Miss You Like Hell
photo by Joan Marcus
Miss You Like Hell, at The Public Theater, is topical and timely, a musical about a Mexican resident of the US who’s requesting a stay of deportation (it’s also called a “cancellation of removal”, as if the individual were an object). But the play presents in its foreground not a political issue but a genuine personal drama. If it’s uneven, its concept is solid.
The character with the looming deportation hearing in Los Angeles is Beatriz. She surprises her daughter in Philadelphia, Olivia, whom she hasn’t seen in years, with a visit and an invitation to accompany her on a westward road trip for a week. The substance of the play is the mother/daughter bonding on this geographical and spiritual trip, accusation and forgiveness.

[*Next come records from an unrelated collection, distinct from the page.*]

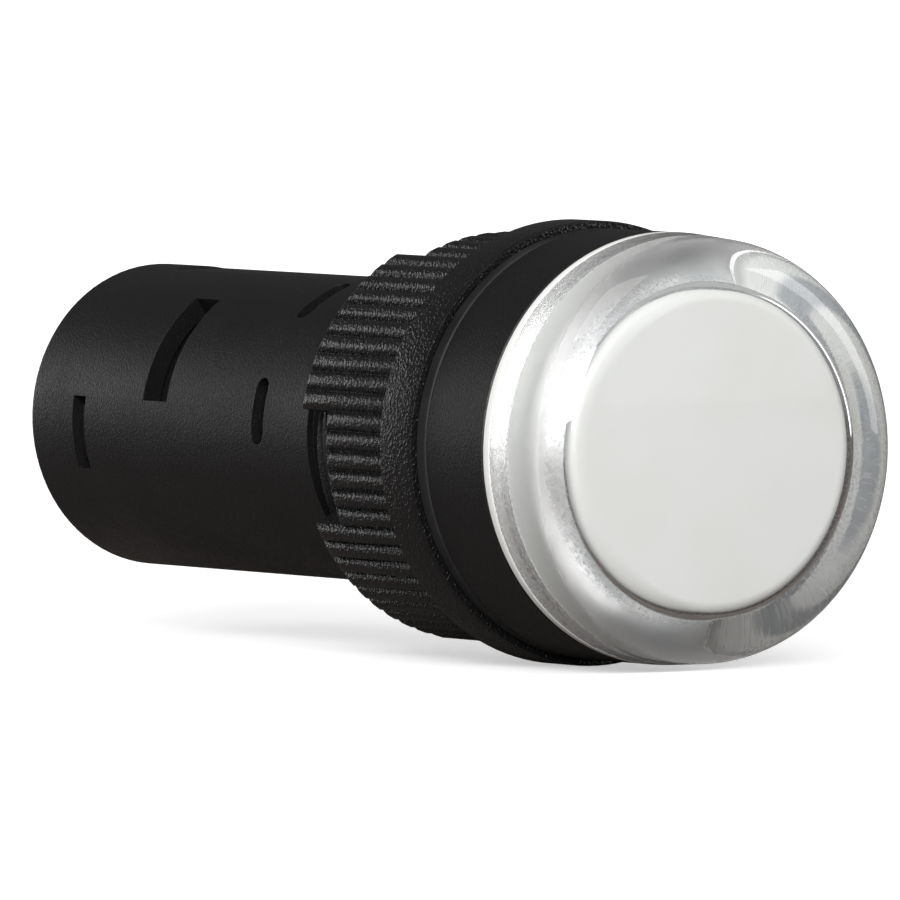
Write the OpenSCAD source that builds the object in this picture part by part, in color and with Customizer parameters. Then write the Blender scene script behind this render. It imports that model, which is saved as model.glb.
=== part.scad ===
// Panel pilot light for a 22 mm hole: LED lamp head, threaded barrel, lock nut
// and two rear screw terminals.
// Millimetres. The lamp axis is Y with the lens towards -Y and +Z up.
// The origin is the centre of the bezel's rear face, which is the panel's front face.

/* [Head] */
// Outer diameter of the bezel
bezel_d = 29; // [28:0.1:31]
// Length of the bezel in front of the panel
bezel_len = 7.1; // [6.6:0.1:9]
// Wall of the bezel around the diffuser's spigot
bezel_wall = 1.45; // [1.3:0.05:1.6]
// Thickness of the floor behind the bezel cavity
bezel_floor = 2.2; // [1.6:0.1:2.4]
// Chamfer on the bezel's outer edges
bezel_edge = 0.25; // [0.1:0.05:0.5]

/* [Lens] */
// How far the lens stands out in front of the bezel
lens_reach = 8; // [7:0.1:11]
// Radius of the lens's rounded front rim
lens_rim_r = 3.4; // [2:0.1:4]
// How much the lens narrows from the bezel to the front rim, on the radius
lens_draft = 0.25; // [0:0.05:0.5]
// Wall of the lens beside the diffuser
lens_side_wall = 3.4; // [3.2:0.05:3.6]
// Thickness of the lens's flat front
lens_front_wall = 2.9; // [1.8:0.1:3.2]
// Height of the snap bead round the diffuser's spigot
snap_bead = 0.2; // [0.1:0.05:0.3]
// Thickness of the diffuser's flange, clamped between the lens and the bezel
seat_flange_t = 0.7; // [0.5:0.05:0.9]
// Wall of the diffuser's spigot
spigot_wall = 1.2; // [1:0.1:1.5]
// Wall of the diffuser cup
diffuser_wall = 0.9; // [0.6:0.1:1.1]
// Radius of the diffuser's front edge
diffuser_edge_r = 1; // [0.5:0.1:1.2]

/* [Barrel] */
// Outer diameter of the barrel behind the thread
barrel_d = 20.9; // [20.4:0.1:21.2]
// Length of the barrel behind the panel's front face
barrel_len = 56.6; // [55:0.1:70]
// Wall of the barrel
barrel_wall = 1.4; // [1.2:0.1:1.6]
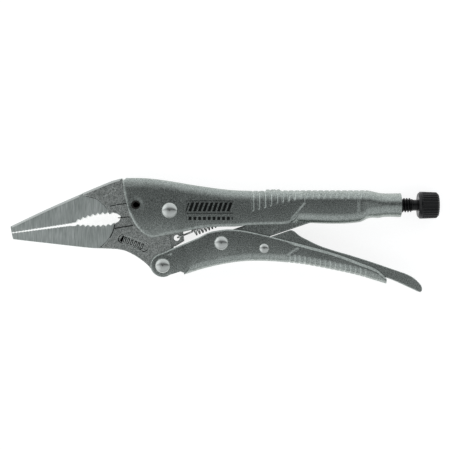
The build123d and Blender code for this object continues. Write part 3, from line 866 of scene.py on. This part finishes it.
rows_x = np.concatenate(
    [
        ear_rows, np.arange(-6.0, 7.8, 0.7), [7.9], np.arange(8.4, 64.0, 0.8), np.arange(64.2, 108.6, 0.3),
        np.arange(108.8, 118.0, 0.7), [118.2],
    ]
)[:, None]
circle = np.sqrt(np.clip(EAR_R**2 - (rows_x - PIVOT_X) ** 2, 0, None))
rise = np.where(rows_x < ear_top_x, PIVOT_Y + circle, lever_rise(rows_x))
low_line = np.interp(rows_x, [ear_low_x, 1.3, 6.2, 7.9], [ear_low_y, -35.4, -33.9, -35.0])
bottom = np.where(rows_x < WEB_X, low_line, lever_under(rows_x))
bottom = np.where(rows_x < ear_low_x, PIVOT_Y - circle, bottom)
has_web = rows_x >= WEB_X - 0.01
bend_y = np.where(has_web, 0.4 + 4.2 * ease((rows_x - WEB_X) / 5), 0.02)
bend_y = np.minimum(bend_y, np.maximum(0.02, 0.8 * (rise - bottom)))
bend_z = np.full_like(rows_x, 3.7)
zero = np.zeros_like(rows_x)
y, z, ny, nz, kind = fold(-bottom, zero + HALF, bend_y, bend_z, -rise, zero + 0.3, zero, zero + 4.0)
y, ny = -y, -ny
x = rows_x * np.ones_like(y)
side = (kind == 2) | (kind == 1)
below_edge = rise - y
lip = ease((x - 62) / 8) * ease((119 - x) / 1.5)
rolled = 0.9 * np.clip(1 - below_edge / 1.6, 0, 1)
plain_edge = 0.4 * np.clip(1 - below_edge / 1.1, 0, 1) ** 2
shave = (rolled * lip + plain_edge * (1 - lip)) * side
from_ear_rim = (EAR_R - np.hypot(x - PIVOT_X, y - PIVOT_Y)) / 1.0
shave += 0.4 * np.clip(1 - from_ear_rim, 0, 1) ** 2 * (x < 1.0) * side * (y < PIVOT_Y + 6)
along = ((x - CREASE_X) * CREASE_DX + (y - CREASE_Y) * CREASE_DY) / (CREASE_DX**2 + CREASE_DY**2)
along = np.clip(along, 0, 1)
off_crease = (x - CREASE_X - CREASE_DX * along) ** 2 + (y - CREASE_Y - CREASE_DY * along) ** 2
shave += 0.3 * np.exp(-(off_crease / 0.35)) * side
side_middle = (rise + bottom + bend_y) / 2
crown = 0.005 * np.where(kind == 2, (y - side_middle) ** 2, (bottom + bend_y - side_middle) ** 2 * nz**4) * side
outer, inner = both_sides(x, y, z, ny, nz, SHEET, np.minimum(shave + crown, 1.2))
whole_kind = np.concatenate([kind[:0:-1], kind])
keep = np.ones((len(rows_x) - 1, len(whole_kind) - 1), bool)
keep[:, (whole_kind[:-1] > 2) | (whole_kind[1:] > 2)] = False
ears_only = ~has_web[:-1, 0]
keep[np.ix_(ears_only, (whole_kind[:-1] < 2) | (whole_kind[1:] < 2))] = False
lever = to_piece("lever_sheet", sheet_mesh("lever sheet", outer, inner, keep), [plated])
paint_ribs(lever, lambda x, y, z: ease((lever_under(x) + 4.6 - y) / 1.0))
lever_ribs = {"First": 65.3 * MM, "Pitch": 2.75 * MM, "Count": 16, "Width": 1.3 * MM, "Depth": 0.35 * MM}
grow(lever, ribs_tree(lever_ribs, plated), lever_ribs)
keep_corners(lever)
stand_for(lever, "lever_handle")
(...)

There are events on this road trip, but they’re episodes; one doesn’t lead to another. Early on the trip, they meet a pair of older gay men who travel the country getting married in each state (they’re on their 24th state). The men are unexpected and appealing for us. After they’ve been introduced to us, however, they only show up once again. They’re never assimilated into the plot, and we miss them.
And there’s some confusion when Beatriz is stopped for a traffic violation. She has no license so she displays someone else’s, and for some reason she gets away with it. At any rate, the incident has no impact on the story. It just passes, like a thunderstorm.
Mother and daughter also meet a tamales vendor and, happily, he remains in the story, a romantic object for Beatriz. But even he is not woven into the action. The script exhibits the problem that even our good playwrights have with structure.
The songs are undistinguished pop melodies with some cool lyrics: “My bones hurt because you’re not at my side.” and “When you’re home, sad conquistador, you will be received.” More interesting are the arrangements, with an ensemble of keyboards, percussion, accordion, viola, guitar, bass and cello. The chorus claps sometimes - and snaps their fingers! Neat!
The production is very well executed. Lear Debessonet’s direction is clear and crisp. The pacing never dwells and never rushes. The actors are handsome on their revolving stage with the ensemble and musicians behind them. The set is indifferently pleasing with its blue back wall and floor.
Daphne Rubin-Vega carries the play with a nimble performance as the worldly Beatriz. She sings well and acts with subtlety and assurance. We grow to care about her quickly. Gizel Jimenez, in the role of Olivia, is an absolutely terrific singer. However, as an actress she is too often on a single emotion, usually anger. When she tells her mother “You’re garbage,” we see no conflict in her. Danny Bolero gives a sensitive, effective performance as the tamales vendor. He’s a very fine singer, and in fact the show’s best moment occurs when he sings with a delicate guitar accompaniment.
“I will speak! I will be as loud as necessary! I will fight,” Beatrice says at her hearing, having found her surety through her daughter. The ending that follows is brilliant - striking, mature playwrighting - but the trip to get there, like all road trips, sometimes feels long. And so we enjoy Miss You Like Hell as we can, by the moment.